O Brasil é claramente uma grande potência regional e global, tanto econômica quanto politicamente, por isso é muito importante que seja uma democracia estável. Entendo que há diferenças linguísticas e econômicas na região, com a maioria dos vizinhos brasileiros localizados no Pacífico e ao norte do Atlântico, além do isolamento causado pela Amazônia e pelo imenso litoral, que faz com que, ao contrário da Europa, onde todos os países estão intimamente ligados, haja barreiras territoriais maiores no Brasil — e é por isso que, muitas vezes, os europeus presumem que o Brasil poderia desempenhar um papel de liderança regional muito maior do que realmente deseja ou é capaz de fazer. Mas, ainda assim, essa é a perspectiva do Brasil, não apenas como um país grande e importante, mas capaz de liderar toda a região e não apenas falar por si mesmo.

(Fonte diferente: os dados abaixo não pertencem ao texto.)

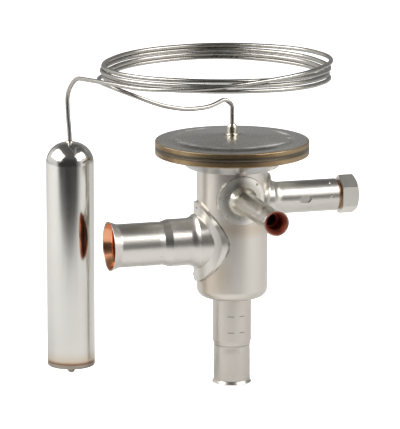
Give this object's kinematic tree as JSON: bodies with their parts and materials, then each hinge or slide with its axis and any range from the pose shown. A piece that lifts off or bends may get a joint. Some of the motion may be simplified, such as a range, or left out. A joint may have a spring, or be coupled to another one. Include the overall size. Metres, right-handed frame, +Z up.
{
  "type": "thermostatic expansion valve",
  "caption": "Stainless refrigerant expansion valve with solder sockets, diaphragm head, coiled capillary tube and sensor bulb, and a side adjusting spindle under a hexagon cap.",
  "frame": {"origin": "centre of the inlet socket's mouth, at the bottom of the valve", "axes": "+Z up along the valve's own axis, -X along the outlet, +X along the adjusting spindle, -Y along the equalizer line"},
  "size_m": [0.1256, 0.1087, 0.1351],
  "materials": {
    "body_steel": "satin drawn stainless steel",
    "head_steel": "turned stainless steel with a heat-tinted rim",
    "tube_steel": "satin stainless tube",
    "turned_steel": "fine turned stainless steel",
    "capillary_steel": "bright drawn stainless tube",
    "bulb_steel": "bright stainless steel",
    "spring_steel": "spring steel",
    "hard_steel": "ground hardened steel",
    "copper": "bright copper",
    "copper_gasket": "copper sealing ring",
    "braze": "silver braze",
    "brass": "turned brass",
    "seal_plastic": "dark sealing polymer"
  },
  "bodies": {
    "valve": {"body_shell": "body_steel", "lower_head": "head_steel", "upper_head": "head_steel", "inlet_tube": "tube_steel", "outlet_tube": "tube_steel", "equalizer_tube": "tube_steel", "inlet_liner": "copper", "outlet_liner": "copper", "equalizer_liner": "copper", "spindle_housing": "turned_steel", "capillary_tube": "capillary_steel", "capillary_collar": "braze", "bulb_shell": "bulb_steel", "bulb_end_cap": "bulb_steel", "diaphragm": "spring_steel", "guide_insert": "brass", "orifice_seat": "hard_steel", "backing_washer": "hard_steel", "gland_nut": "brass", "rod_seal": "seal_plastic", "spindle_packing": "seal_plastic"},
    "stem": {"push_rod": "hard_steel", "valve_cone": "hard_steel", "thrust_pad": "brass"},
    "carrier": {"spring_carrier": "brass", "superheat_spring": "spring_steel"},
    "crown": {"crown_wheel": "brass"},
    "spindle": {"adjusting_spindle": "hard_steel"},
    "gasket": {"cap_gasket": "copper_gasket"},
    "cap": {"seal_cap": "turned_steel"}
  },
  "joints": [
    {"name": "valve_stroke", "type": "slide", "parent": "valve", "child": "stem", "axis": [0, 0, -1], "range_m": [0, 0.0008], "stiffness_N_per_m": 1500, "springref_m": -0.002, "deforming": ["superheat_spring", "diaphragm"]},
    {"name": "spindle_turn", "type": "hinge", "parent": "valve", "child": "spindle", "pos_m": [0.03, 0, 0.0758], "axis": [1, 0, 0], "range_deg": [-1080, 1080]},
    {"name": "crown_turn", "type": "hinge", "parent": "valve", "child": "crown", "pos_m": [0, 0, 0.08], "axis": [0, 0, 1], "range_deg": [-540, 540]},
    {"name": "carrier_lift", "type": "slide", "parent": "valve", "child": "carrier", "axis": [0, 0, 1], "range_m": [-0.0015, 0.0015]},
    {"name": "cap_travel", "type": "slide", "parent": "valve", "child": "gasket", "axis": [1, 0, 0], "range_m": [0, 0.009]},
    {"name": "cap_turn", "type": "hinge", "parent": "gasket", "child": "cap", "pos_m": [0.045, 0, 0.0758], "axis": [1, 0, 0], "range_deg": [0, 3240]}
  ],
  "couplings": [
    {"joint": "crown_turn", "follows": "carrier_lift", "rad_per_m": -6283.2},
    {"joint": "spindle_turn", "follows": "carrier_lift", "rad_per_m": 12566},
    {"joint": "cap_turn", "follows": "cap_travel", "rad_per_m": 6283.2}
  ]
}
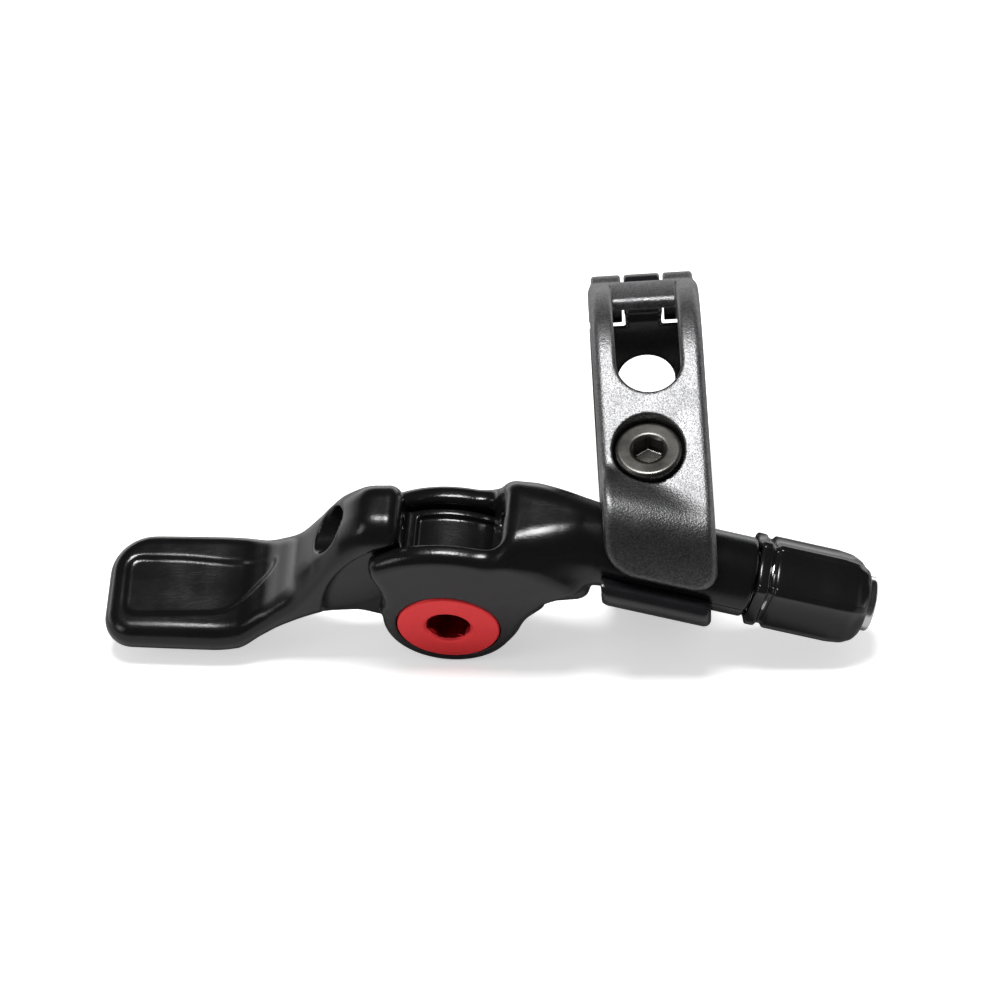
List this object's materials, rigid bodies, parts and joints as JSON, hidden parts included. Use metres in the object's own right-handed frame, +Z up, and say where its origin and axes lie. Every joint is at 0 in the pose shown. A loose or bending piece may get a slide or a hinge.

Qual a importância do Brasil para a Europa hoje?
Há indicadores que mostram que a Europa não dá atenção suficiente ao Brasil e a outros parceiros latino-americanos, como o fato de que o acordo UE-Mercosul ainda não foi aprovado pelo lado europeu e que, de certa forma, foi sequestrado por grupos de interesse, como se a Europa não pudesse reconhecer a importância estratégica deste acordo. Por outro lado, estão claramente cada vez mais interessados no Brasil. Basta ver que, recentemente, tivemos duas visitas importantes, a do chanceler da Alemanha [Olaf Scholz] no ano passado e a de Emmanuel Macron [presidente francês], este ano. E esse interesse se baseia no reconhecimento de que o mundo está mudando e que a Europa precisa fortalecer seus vínculos com parceiros que parecem estar ansiosos para trabalhar conosco nos principais desafios atuais, o que inclui a governança global, mas também a mudança climática ou a transição digital. Acho que é importante para os europeus poderem mostrar ao Brasil que podemos ser seus parceiros na busca por essa reforma da governança global, ao contrário dos americanos, que estão impedindo essa discussão porque não têm interesse em nenhum tipo de mudança.